RSS (Really Simple Syndication)

This solution might not be as ideal as the MediaRoll, but some number of your parents would appreciate this, and certainly college students would enjoy the ability to subscribe to your content via RSS.

If you’re not quite sure what RSS is or how it can benefit you and interested parents, we suggest typing “What is RSS?” in your favorite search engine as there are a number of good overviews out there. One unique way to learn about RSS is to search for “Commoncraft RSS”. These folks make some pretty great videos using common terms.

Here’s how RSS can help in education. You are constantly generating content that you want to get to parents. Giving students a note to take home is fraught with uncertainty. The phone is likely a last resort due to the time and challenge of connecting in real time. Email might be ok, but RSS can make it better.

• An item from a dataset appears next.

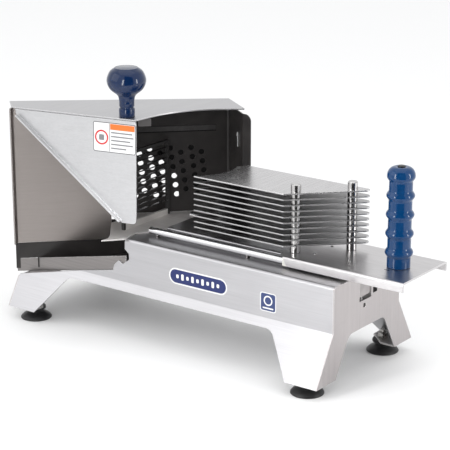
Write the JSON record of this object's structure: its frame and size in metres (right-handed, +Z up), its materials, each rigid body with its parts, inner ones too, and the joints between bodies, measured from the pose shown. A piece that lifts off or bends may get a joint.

The scenario goes like this:

You make a folder on Screencast.com. Maybe it’s called “Parent Notifications”. You turn on the ability for people to subscribe to the folder via RSS. Then you put something in the folder. Like a syllabus or lunch menu. Next, you tell parents about this folder. If they already use an RSS reader (There’s a ton of them, Google Reader is a popular example and Microsoft Outlook has it built-in as do many email clients now-a-days.) they can subscribe to the folder.

Once people are subscribed, they are notified via email when you update the folder. Once it’s set up, there’s no more work on your end.